┌──

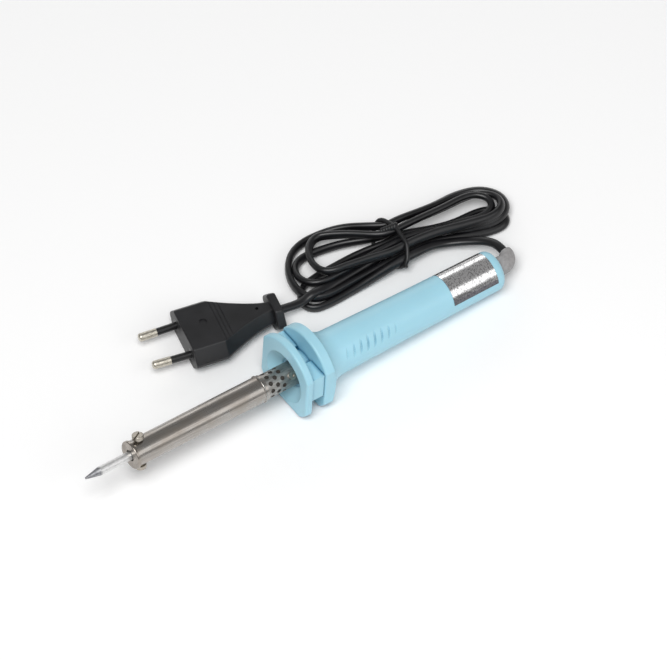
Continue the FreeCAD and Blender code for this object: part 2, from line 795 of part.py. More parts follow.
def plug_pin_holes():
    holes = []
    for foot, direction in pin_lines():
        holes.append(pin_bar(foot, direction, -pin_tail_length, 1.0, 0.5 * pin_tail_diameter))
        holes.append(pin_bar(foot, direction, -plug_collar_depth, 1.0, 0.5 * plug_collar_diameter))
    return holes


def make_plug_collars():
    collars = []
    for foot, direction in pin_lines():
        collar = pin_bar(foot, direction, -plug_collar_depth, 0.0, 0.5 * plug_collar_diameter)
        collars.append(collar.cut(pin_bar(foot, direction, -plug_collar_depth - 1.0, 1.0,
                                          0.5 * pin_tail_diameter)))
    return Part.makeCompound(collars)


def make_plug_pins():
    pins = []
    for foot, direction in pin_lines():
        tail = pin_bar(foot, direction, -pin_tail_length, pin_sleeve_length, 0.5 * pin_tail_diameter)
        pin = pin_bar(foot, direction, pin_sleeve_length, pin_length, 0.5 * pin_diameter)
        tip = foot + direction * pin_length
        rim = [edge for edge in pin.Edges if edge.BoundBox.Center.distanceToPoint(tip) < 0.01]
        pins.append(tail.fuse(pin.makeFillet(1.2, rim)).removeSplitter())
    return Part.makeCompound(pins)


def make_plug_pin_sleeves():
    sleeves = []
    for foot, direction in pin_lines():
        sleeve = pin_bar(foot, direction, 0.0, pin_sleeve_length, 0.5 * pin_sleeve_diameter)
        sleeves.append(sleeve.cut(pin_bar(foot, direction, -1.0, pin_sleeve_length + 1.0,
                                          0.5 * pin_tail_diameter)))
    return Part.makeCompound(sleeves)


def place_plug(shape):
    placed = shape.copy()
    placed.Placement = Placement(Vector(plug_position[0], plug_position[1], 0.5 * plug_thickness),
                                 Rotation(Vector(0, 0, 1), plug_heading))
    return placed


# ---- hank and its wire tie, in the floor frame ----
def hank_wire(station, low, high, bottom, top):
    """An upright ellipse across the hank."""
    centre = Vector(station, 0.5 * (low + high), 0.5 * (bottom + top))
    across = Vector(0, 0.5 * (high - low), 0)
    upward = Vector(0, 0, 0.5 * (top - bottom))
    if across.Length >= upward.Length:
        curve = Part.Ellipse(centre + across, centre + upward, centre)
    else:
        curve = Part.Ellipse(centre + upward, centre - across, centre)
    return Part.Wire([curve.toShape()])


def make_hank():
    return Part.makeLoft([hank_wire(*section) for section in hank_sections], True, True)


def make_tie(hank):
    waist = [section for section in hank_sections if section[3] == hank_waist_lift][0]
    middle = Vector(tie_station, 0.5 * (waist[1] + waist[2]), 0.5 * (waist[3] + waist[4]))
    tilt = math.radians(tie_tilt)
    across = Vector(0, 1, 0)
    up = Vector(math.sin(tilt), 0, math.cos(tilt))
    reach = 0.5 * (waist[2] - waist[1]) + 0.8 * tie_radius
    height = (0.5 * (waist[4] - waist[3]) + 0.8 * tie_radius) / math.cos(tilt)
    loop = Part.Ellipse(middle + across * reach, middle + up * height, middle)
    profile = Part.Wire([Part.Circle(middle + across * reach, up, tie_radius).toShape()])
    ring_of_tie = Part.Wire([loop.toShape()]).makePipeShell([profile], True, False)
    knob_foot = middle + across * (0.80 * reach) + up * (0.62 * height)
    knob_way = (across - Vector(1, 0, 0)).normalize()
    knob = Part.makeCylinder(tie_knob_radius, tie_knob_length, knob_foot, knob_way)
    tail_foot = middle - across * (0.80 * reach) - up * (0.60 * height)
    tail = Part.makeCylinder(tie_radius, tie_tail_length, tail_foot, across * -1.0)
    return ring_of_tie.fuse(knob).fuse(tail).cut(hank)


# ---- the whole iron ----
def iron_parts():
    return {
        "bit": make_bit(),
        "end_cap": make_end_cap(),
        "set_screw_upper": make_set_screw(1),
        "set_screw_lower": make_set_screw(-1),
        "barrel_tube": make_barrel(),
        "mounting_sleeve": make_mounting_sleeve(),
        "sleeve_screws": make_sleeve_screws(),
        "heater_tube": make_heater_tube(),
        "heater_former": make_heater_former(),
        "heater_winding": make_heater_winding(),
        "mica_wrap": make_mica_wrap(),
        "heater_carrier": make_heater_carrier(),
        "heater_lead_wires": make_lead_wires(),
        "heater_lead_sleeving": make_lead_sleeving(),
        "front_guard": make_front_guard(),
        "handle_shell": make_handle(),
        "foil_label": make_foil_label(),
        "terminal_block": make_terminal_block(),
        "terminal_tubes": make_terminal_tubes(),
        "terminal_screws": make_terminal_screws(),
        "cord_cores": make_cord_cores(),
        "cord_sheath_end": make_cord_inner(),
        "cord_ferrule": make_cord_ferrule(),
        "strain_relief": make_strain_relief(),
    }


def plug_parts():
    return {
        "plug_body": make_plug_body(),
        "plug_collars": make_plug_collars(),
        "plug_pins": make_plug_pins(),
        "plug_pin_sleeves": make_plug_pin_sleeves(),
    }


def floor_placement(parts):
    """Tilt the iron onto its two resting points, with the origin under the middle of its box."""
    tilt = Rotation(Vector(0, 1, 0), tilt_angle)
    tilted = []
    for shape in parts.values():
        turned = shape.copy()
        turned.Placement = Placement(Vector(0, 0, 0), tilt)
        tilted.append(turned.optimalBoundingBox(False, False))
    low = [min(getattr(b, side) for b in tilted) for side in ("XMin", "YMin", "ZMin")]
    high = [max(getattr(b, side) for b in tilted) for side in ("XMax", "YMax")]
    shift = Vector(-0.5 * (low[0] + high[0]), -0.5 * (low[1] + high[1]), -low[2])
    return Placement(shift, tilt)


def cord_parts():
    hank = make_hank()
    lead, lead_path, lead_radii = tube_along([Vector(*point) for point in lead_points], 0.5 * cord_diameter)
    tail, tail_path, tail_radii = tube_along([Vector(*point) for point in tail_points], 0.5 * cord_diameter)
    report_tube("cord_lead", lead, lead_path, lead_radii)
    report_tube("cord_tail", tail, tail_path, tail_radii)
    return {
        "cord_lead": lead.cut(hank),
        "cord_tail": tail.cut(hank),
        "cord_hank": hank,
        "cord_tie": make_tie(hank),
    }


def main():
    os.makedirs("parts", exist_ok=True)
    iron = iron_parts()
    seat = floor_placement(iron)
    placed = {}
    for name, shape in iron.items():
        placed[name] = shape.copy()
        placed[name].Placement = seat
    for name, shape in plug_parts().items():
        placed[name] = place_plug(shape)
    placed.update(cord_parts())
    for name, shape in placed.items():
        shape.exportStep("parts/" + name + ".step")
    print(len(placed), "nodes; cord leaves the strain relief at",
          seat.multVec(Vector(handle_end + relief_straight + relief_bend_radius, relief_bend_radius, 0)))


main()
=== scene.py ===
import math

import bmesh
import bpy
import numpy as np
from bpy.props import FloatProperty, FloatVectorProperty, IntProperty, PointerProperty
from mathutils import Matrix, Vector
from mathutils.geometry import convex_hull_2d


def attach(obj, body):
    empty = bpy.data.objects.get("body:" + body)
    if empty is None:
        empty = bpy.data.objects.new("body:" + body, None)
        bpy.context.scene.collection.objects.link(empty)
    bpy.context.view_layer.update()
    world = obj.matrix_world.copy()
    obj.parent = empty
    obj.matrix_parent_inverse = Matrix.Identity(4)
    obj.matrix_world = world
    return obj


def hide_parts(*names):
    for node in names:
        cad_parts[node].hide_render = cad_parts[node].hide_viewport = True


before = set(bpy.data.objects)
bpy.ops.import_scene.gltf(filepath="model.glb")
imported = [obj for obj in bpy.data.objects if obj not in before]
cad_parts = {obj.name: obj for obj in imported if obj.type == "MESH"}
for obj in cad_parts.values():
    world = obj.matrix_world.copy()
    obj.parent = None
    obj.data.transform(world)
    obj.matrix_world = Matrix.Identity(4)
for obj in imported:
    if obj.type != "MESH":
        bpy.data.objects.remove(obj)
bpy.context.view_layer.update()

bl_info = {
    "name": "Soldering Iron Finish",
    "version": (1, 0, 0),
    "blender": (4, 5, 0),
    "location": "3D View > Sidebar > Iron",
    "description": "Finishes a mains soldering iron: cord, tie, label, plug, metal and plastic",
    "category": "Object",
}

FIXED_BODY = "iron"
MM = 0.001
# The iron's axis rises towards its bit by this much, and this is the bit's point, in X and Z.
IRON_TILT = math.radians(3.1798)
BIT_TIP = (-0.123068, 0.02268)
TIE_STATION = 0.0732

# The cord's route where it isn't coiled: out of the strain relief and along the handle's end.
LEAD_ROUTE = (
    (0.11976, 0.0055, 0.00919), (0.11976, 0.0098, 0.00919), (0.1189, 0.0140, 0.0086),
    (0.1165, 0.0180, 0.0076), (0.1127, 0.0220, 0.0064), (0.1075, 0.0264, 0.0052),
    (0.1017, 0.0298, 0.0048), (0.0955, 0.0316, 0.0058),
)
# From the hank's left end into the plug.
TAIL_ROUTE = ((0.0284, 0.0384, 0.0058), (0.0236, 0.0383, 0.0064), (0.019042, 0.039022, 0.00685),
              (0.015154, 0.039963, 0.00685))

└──

* _Aim of the exercise_
From the line with "iron = iron_parts()" through the line with "bpy.context.scene.collection.objects.link(empty)", set down every line exactly and nothing besides.

* _Exercise output_
    iron = iron_parts()
    seat = floor_placement(iron)
    placed = {}
    for name, shape in iron.items():
        placed[name] = shape.copy()
        placed[name].Placement = seat
    for name, shape in plug_parts().items():
        placed[name] = place_plug(shape)
    placed.update(cord_parts())
    for name, shape in placed.items():
        shape.exportStep("parts/" + name + ".step")
    print(len(placed), "nodes; cord leaves the strain relief at",
          seat.multVec(Vector(handle_end + relief_straight + relief_bend_radius, relief_bend_radius, 0)))


main()
=== scene.py ===
import math

import bmesh
import bpy
import numpy as np
from bpy.props import FloatProperty, FloatVectorProperty, IntProperty, PointerProperty
from mathutils import Matrix, Vector
from mathutils.geometry import convex_hull_2d


def attach(obj, body):
    empty = bpy.data.objects.get("body:" + body)
    if empty is None:
        empty = bpy.data.objects.new("body:" + body, None)
        bpy.context.scene.collection.objects.link(empty)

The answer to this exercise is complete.